--- Start ---
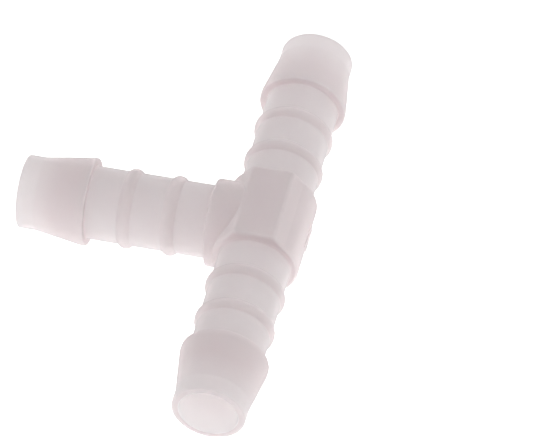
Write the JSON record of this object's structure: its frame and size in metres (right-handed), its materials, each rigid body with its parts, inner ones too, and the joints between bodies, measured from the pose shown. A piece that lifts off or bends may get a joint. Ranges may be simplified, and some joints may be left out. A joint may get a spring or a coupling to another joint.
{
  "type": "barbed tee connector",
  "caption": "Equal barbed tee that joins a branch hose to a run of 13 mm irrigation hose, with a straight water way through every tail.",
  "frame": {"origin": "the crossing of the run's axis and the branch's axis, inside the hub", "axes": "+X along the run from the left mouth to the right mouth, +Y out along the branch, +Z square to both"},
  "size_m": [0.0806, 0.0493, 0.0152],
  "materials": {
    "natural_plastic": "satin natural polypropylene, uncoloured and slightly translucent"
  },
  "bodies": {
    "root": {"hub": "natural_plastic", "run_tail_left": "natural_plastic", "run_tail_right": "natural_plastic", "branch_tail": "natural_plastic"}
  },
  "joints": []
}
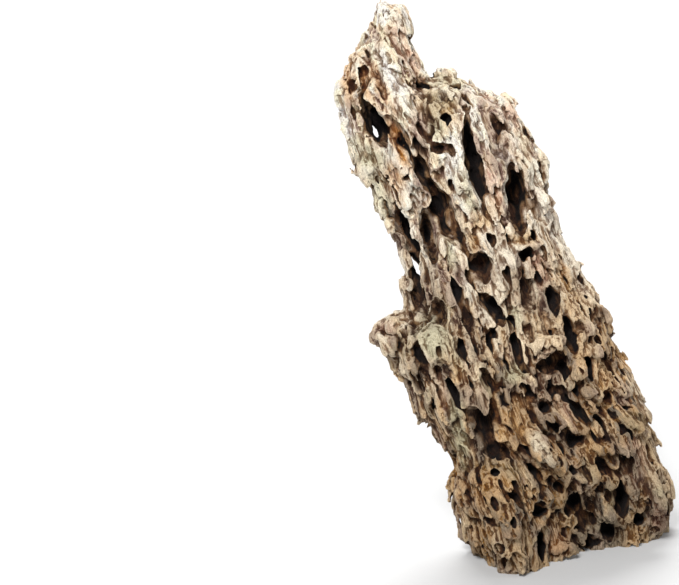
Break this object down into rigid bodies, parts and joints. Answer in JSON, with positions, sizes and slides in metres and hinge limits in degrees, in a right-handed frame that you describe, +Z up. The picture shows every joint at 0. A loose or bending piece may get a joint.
--- End ---
Write every record out again, unaltered.

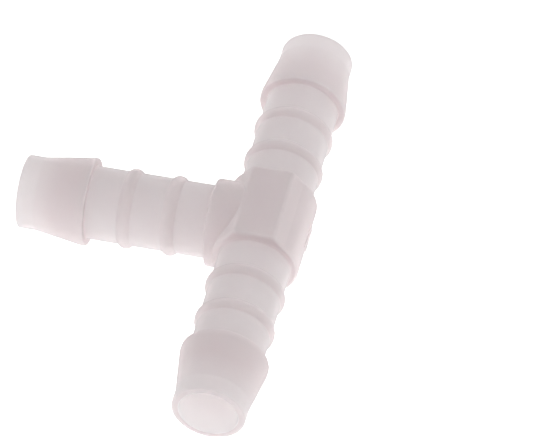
Write the JSON record of this object's structure: its frame and size in metres (right-handed), its materials, each rigid body with its parts, inner ones too, and the joints between bodies, measured from the pose shown. A piece that lifts off or bends may get a joint. Ranges may be simplified, and some joints may be left out. A joint may get a spring or a coupling to another joint.
{
  "type": "barbed tee connector",
  "caption": "Equal barbed tee that joins a branch hose to a run of 13 mm irrigation hose, with a straight water way through every tail.",
  "frame": {"origin": "the crossing of the run's axis and the branch's axis, inside the hub", "axes": "+X along the run from the left mouth to the right mouth, +Y out along the branch, +Z square to both"},
  "size_m": [0.0806, 0.0493, 0.0152],
  "materials": {
    "natural_plastic": "satin natural polypropylene, uncoloured and slightly translucent"
  },
  "bodies": {
    "root": {"hub": "natural_plastic", "run_tail_left": "natural_plastic", "run_tail_right": "natural_plastic", "branch_tail": "natural_plastic"}
  },
  "joints": []
}
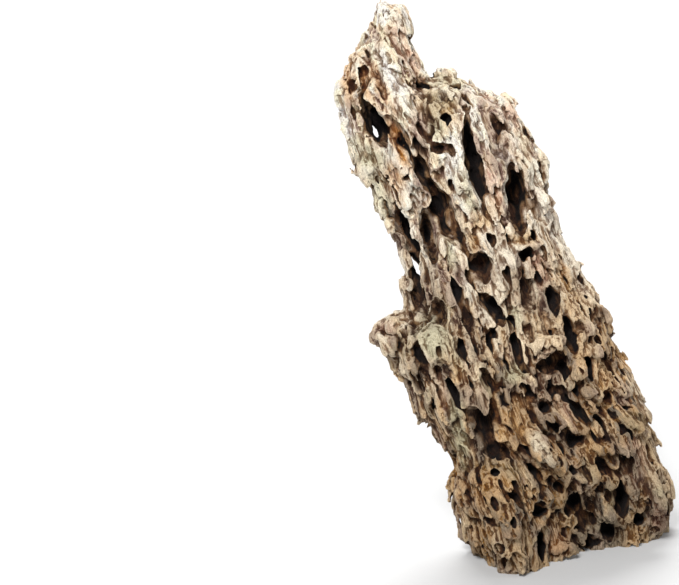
Break this object down into rigid bodies, parts and joints. Answer in JSON, with positions, sizes and slides in metres and hinge limits in degrees, in a right-handed frame that you describe, +Z up. The picture shows every joint at 0. A loose or bending piece may get a joint.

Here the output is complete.